WHAT THE TASK ASKS
From the first line of the data through the line containing "scar at the beak.", return each line exactly.

RECORDED DATA
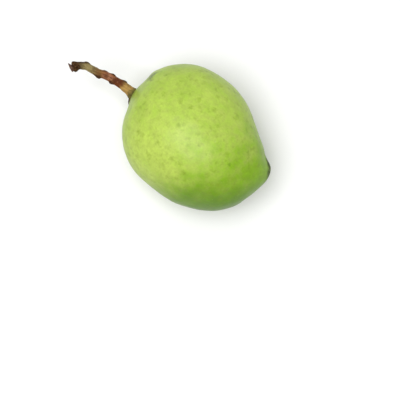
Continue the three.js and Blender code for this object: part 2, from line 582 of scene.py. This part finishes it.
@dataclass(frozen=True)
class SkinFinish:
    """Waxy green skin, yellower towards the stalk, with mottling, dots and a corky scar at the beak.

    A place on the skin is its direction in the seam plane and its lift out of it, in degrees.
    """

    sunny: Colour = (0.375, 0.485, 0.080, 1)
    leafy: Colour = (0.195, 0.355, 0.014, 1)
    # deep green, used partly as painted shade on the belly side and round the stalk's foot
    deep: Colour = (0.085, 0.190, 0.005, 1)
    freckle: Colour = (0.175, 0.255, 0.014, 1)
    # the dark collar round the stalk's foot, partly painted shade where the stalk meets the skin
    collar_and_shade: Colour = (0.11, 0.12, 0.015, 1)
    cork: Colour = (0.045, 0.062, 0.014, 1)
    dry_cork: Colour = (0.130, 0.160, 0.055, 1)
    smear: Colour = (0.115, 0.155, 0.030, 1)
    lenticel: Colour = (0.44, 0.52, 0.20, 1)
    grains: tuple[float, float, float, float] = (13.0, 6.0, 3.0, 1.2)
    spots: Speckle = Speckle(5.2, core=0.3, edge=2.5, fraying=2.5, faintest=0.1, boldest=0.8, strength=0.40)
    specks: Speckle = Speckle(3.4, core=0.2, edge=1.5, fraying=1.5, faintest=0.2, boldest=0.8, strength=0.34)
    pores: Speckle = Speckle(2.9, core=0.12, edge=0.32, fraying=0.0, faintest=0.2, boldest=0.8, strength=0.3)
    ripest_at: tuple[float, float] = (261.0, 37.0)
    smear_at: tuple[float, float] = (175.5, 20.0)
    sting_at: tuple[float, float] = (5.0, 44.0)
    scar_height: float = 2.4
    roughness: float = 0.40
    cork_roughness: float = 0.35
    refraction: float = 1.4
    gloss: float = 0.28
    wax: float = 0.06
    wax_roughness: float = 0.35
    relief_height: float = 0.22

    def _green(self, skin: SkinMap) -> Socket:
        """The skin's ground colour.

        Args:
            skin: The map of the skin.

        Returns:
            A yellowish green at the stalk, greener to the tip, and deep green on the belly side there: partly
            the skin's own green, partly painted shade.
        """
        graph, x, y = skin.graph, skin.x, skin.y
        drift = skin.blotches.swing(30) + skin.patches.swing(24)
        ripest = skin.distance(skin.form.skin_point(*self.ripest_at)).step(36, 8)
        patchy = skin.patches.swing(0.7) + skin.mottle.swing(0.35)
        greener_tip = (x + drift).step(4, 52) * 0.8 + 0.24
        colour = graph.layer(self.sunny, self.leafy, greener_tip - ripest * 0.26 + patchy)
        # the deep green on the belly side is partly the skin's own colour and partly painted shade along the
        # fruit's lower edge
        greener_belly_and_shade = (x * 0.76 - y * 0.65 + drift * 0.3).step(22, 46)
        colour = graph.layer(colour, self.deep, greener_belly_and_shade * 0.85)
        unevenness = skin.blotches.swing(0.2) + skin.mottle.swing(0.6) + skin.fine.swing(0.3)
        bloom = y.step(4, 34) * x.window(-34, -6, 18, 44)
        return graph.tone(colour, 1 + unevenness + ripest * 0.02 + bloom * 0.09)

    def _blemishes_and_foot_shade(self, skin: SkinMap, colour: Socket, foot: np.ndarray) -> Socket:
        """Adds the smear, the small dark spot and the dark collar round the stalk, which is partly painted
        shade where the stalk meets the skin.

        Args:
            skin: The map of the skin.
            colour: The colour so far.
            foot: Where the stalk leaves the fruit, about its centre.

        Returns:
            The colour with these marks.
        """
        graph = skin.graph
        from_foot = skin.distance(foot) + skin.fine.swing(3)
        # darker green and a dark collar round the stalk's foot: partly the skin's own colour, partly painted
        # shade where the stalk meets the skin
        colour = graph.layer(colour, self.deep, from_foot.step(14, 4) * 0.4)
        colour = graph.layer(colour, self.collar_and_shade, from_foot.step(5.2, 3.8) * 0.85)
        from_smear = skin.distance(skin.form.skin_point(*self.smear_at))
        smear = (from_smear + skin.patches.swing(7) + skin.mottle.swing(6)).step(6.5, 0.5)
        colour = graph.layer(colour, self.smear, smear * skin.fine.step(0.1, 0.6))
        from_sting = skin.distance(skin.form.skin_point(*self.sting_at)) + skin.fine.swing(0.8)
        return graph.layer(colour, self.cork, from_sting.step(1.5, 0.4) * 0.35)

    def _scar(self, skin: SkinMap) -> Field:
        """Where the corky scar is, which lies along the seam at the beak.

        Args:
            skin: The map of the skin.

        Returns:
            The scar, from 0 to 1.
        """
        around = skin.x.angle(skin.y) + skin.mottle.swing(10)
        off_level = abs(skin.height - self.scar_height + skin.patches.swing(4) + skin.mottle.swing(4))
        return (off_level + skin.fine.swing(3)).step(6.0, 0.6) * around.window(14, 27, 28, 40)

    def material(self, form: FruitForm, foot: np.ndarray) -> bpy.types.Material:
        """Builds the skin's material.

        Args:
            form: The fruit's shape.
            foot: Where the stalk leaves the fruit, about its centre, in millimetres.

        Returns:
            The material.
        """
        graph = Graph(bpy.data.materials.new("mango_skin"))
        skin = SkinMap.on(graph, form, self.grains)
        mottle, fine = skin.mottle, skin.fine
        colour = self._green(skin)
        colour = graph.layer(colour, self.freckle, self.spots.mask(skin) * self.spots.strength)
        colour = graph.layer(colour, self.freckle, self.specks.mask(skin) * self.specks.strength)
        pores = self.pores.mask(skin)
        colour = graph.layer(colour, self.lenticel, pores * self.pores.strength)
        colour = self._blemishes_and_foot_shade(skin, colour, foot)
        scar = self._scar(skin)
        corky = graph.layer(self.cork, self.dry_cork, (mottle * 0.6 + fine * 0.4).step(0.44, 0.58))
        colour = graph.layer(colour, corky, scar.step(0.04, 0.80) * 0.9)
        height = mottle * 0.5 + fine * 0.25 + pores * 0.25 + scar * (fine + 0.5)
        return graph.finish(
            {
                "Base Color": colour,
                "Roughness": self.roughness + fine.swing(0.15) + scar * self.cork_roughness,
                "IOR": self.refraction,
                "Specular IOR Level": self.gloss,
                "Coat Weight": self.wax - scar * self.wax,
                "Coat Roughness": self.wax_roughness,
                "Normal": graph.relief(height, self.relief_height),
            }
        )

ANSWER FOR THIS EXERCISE
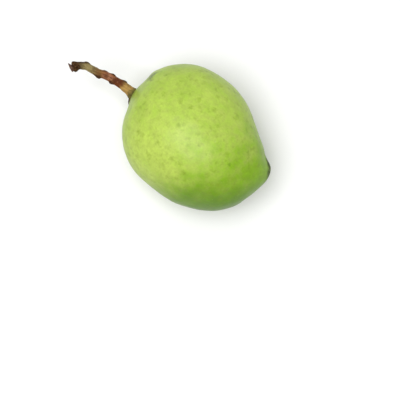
Continue the three.js and Blender code for this object: part 2, from line 582 of scene.py. This part finishes it.
@dataclass(frozen=True)
class SkinFinish:
    """Waxy green skin, yellower towards the stalk, with mottling, dots and a corky scar at the beak.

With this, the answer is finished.